Repeat the whole listing below, word for word.
## Begin Dataset extract
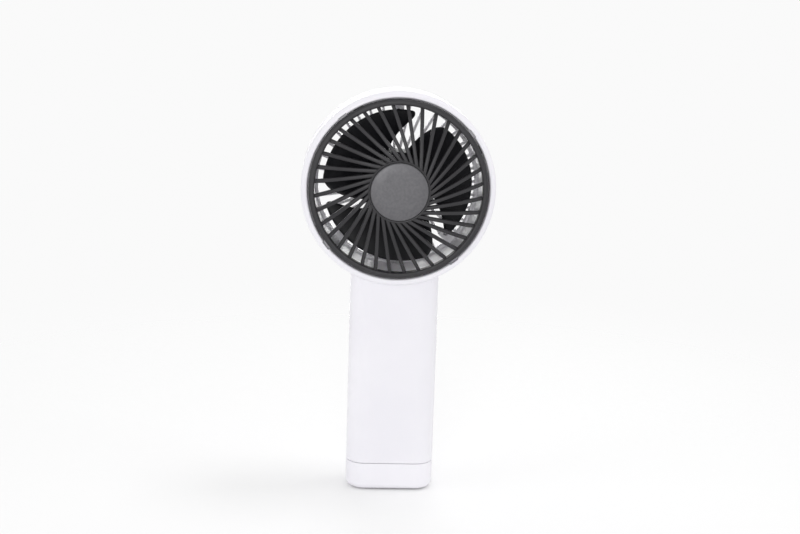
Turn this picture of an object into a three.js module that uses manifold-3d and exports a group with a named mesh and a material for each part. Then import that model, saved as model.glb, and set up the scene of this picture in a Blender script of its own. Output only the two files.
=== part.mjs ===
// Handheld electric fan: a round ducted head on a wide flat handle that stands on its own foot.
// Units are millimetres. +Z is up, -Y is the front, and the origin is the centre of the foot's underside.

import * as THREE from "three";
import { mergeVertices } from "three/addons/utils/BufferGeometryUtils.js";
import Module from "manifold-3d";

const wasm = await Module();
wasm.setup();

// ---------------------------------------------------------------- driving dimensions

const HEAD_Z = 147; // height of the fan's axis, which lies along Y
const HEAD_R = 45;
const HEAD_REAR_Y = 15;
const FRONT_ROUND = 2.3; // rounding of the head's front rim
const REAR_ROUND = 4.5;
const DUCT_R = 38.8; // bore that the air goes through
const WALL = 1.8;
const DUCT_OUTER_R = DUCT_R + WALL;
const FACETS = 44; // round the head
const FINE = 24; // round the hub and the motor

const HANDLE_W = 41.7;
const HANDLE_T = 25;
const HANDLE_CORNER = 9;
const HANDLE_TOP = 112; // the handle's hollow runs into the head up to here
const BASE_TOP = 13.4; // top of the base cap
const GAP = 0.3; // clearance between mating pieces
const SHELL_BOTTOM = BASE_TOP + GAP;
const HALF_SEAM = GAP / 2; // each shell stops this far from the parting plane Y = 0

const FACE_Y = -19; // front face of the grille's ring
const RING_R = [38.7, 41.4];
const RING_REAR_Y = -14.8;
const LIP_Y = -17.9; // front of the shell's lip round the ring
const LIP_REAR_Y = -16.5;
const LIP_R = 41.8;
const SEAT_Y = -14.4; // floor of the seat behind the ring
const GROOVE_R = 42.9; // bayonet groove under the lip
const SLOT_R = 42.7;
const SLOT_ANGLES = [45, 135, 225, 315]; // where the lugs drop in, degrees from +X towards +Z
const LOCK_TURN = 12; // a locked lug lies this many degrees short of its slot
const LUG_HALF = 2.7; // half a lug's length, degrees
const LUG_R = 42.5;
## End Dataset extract
▶ **Written solution**
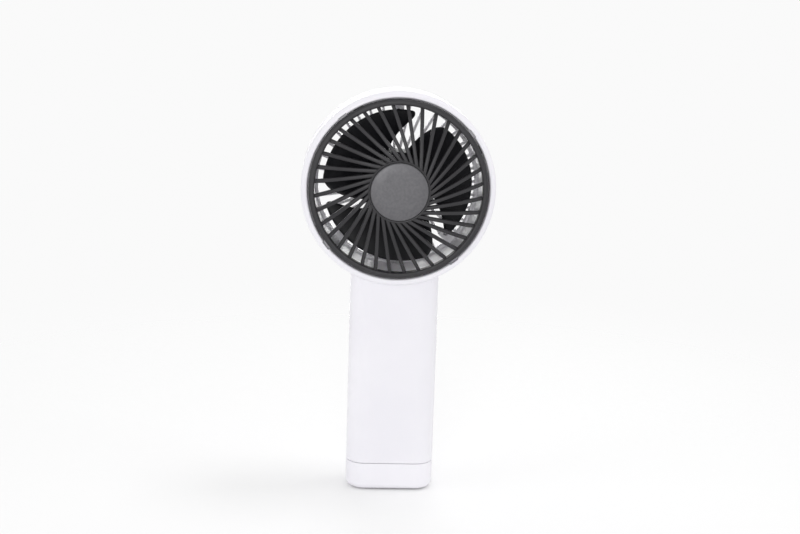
Turn this picture of an object into a three.js module that uses manifold-3d and exports a group with a named mesh and a material for each part. Then import that model, saved as model.glb, and set up the scene of this picture in a Blender script of its own. Output only the two files.
=== part.mjs ===
// Handheld electric fan: a round ducted head on a wide flat handle that stands on its own foot.
// Units are millimetres. +Z is up, -Y is the front, and the origin is the centre of the foot's underside.

import * as THREE from "three";
import { mergeVertices } from "three/addons/utils/BufferGeometryUtils.js";
import Module from "manifold-3d";

const wasm = await Module();
wasm.setup();

// ---------------------------------------------------------------- driving dimensions

const HEAD_Z = 147; // height of the fan's axis, which lies along Y
const HEAD_R = 45;
const HEAD_REAR_Y = 15;
const FRONT_ROUND = 2.3; // rounding of the head's front rim
const REAR_ROUND = 4.5;
const DUCT_R = 38.8; // bore that the air goes through
const WALL = 1.8;
const DUCT_OUTER_R = DUCT_R + WALL;
const FACETS = 44; // round the head
const FINE = 24; // round the hub and the motor

const HANDLE_W = 41.7;
const HANDLE_T = 25;
const HANDLE_CORNER = 9;
const HANDLE_TOP = 112; // the handle's hollow runs into the head up to here
const BASE_TOP = 13.4; // top of the base cap
const GAP = 0.3; // clearance between mating pieces
const SHELL_BOTTOM = BASE_TOP + GAP;
const HALF_SEAM = GAP / 2; // each shell stops this far from the parting plane Y = 0

const FACE_Y = -19; // front face of the grille's ring
const RING_R = [38.7, 41.4];
const RING_REAR_Y = -14.8;
const LIP_Y = -17.9; // front of the shell's lip round the ring
const LIP_REAR_Y = -16.5;
const LIP_R = 41.8;
const SEAT_Y = -14.4; // floor of the seat behind the ring
const GROOVE_R = 42.9; // bayonet groove under the lip
const SLOT_R = 42.7;
const SLOT_ANGLES = [45, 135, 225, 315]; // where the lugs drop in, degrees from +X towards +Z
const LOCK_TURN = 12; // a locked lug lies this many degrees short of its slot
const LUG_HALF = 2.7; // half a lug's length, degrees
const LUG_R = 42.5;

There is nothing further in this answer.